AlexsLemonade / OpenScPCA-analysis

An open, collaborative project to analyze data from the Single-cell Pediatric Cancer Atlas (ScPCA) Portal
Other
9 stars 17 forks source link

Exploratory notebook for defining consensus cell types #889

Open allyhawkins opened 1 week ago

allyhawkins commented 1 week ago

If you are filing this issue based on a specific GitHub Discussion, please link to the relevant Discussion.

853

Describe the goals of the changes to the analysis module.

Once we identify a tool/ tools to use for identifying related ontology terms, we will want to explore using that tool to define consensus cell types with ScPCA samples. I think to start we want to take one sample that we feel confident has normal cells identified by both SingleR and CellAssign and try and define some basic rules for consensus cell typing. Then we can expand to a subset of samples.

What will your pull request contain?

This should be an exploratory notebook that looks at identifying consensus cell types. It's possible that once we get started on this we may want to break this issue up, but I'm filing this now as a place holder for completing the initial exploration.

Will you require additional software beyond what is already in the analysis module?

Whatever tools we choose to use will be added.

Will you require different computational resources beyond what the analysis module already uses?

TBD

If known, when do you expect to file the pull request?

No response

allyhawkins commented 2 days ago

From https://github.com/AlexsLemonade/OpenScPCA-analysis/issues/888#issuecomment-2501750852:

I think a good first step is to take one of the samples where we know there are some shared cell types and some not shared cell types between SingleR/CellAssign and calculate this similarity index on all of the cells. We would then plot the distribution and validate that cells, where we expect them to be matches, have high similarity values and those that should not match have low similarity values. For example, I would expect a high similarity in the scenario where one method labels the cell as a T cell and the other method labels the cell as a CD4 T cell. But I would not expect cells to match where one is a T cell and the other labels the cell as a fibroblast.

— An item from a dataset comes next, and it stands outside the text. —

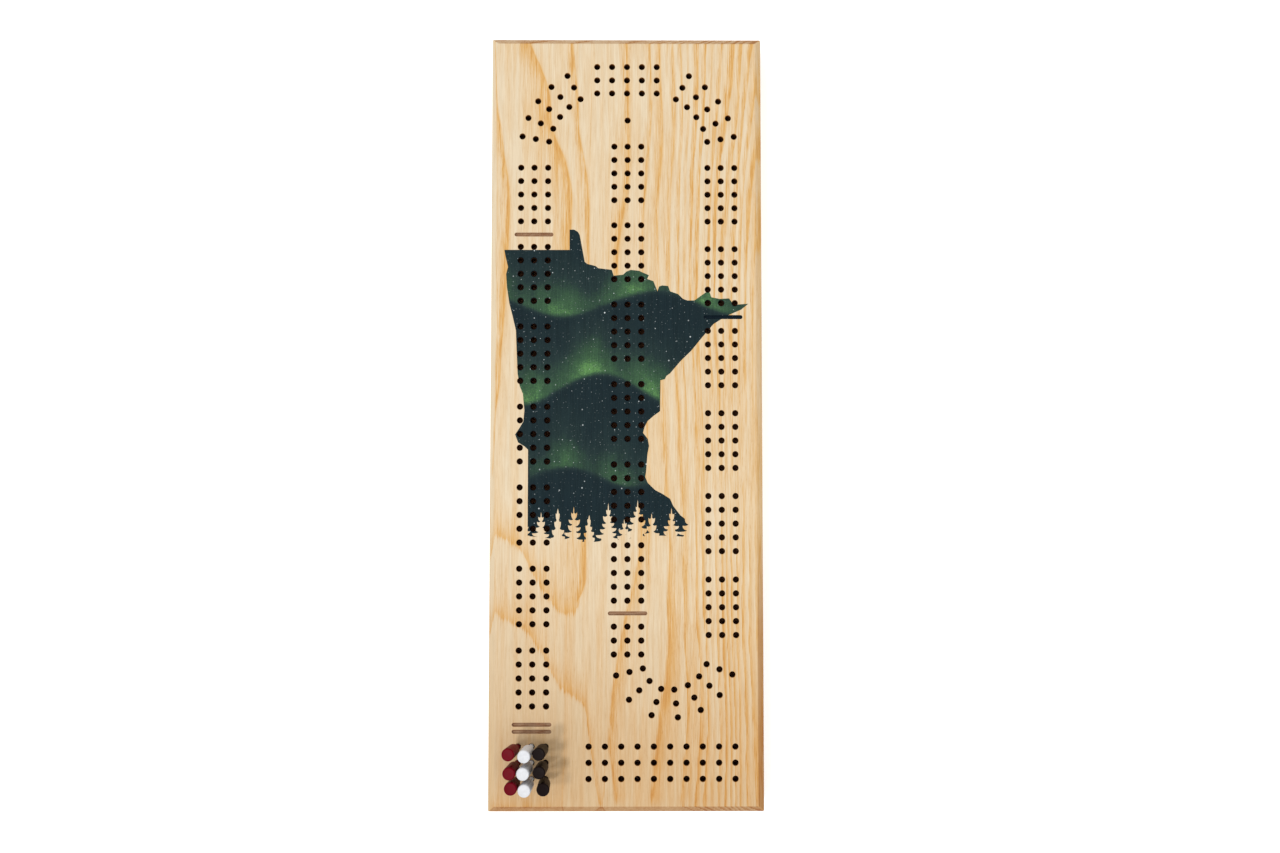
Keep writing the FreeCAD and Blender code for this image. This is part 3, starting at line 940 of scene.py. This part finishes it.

If we proceed with using this metric, we will need to come up with some sort of threshold that we can use to classify cells as sharing the label vs. not sharing the label. One thought I had was to do permutation testing where we randomly select ontology terms and get a distribution of the similarity index. Then we can test if the observed similarity index is significant compared to the null distribution of values. Those with significant values would then receive a consensus label. I believe this is the approach that is taken by ontologySimilarity::get_sim_p() but the documentation on that function is not super clear so we would need to look into it further.

We will also need to figure out how to actually assign the label to cells that are classified as similar. I think we would want to take the closest shared ancestor and use that ontology ID.

See also https://github.com/AlexsLemonade/OpenScPCA-analysis/issues/888#issuecomment-2501756400.

In addition to looking at the similarity index it might be helpful to look only at parent terms. One of the things that ontologyIndex stores is the direct parent term, so we could see if terms share a parent term. Any ids that share a parent term could then receive that parent term as the label.

I'm not planning on starting this until ontologies are finished being updated, but I just wanted to jot down my initial ideas after exploring tools in #888.

jashapiro commented 1 day ago

In addition to looking at the similarity index it might be helpful to look only at parent terms. One of the things that ontologyIndex stores is the direct parent term, so we could see if terms share a parent term. Any ids that share a parent term could then receive that parent term as the label.

Do you mean if one is a parent of the other? Sharing a parent doesn't necessarily seem like a good measure on its own. For example B cells and T cells would share a "lymphocyte" parent, but we would definitely not want to classify those as the same. However, if one method classified as "T cell" and another as "effector T cell", I would say those are "the same", or at least "compatible".

Notably, for that last example, you would have to go up two levels from "effector T cell" to "T cell". http://purl.obolibrary.org/obo/CL_0000911, which I want to make sure you are able to do. Which is to say that I think you would want to look at the full list of parents and see whether the cell type annotation from method A was present in the ancestors of the cell type from method B, and whether annotation from method B was present in the ancestors of A's cell types.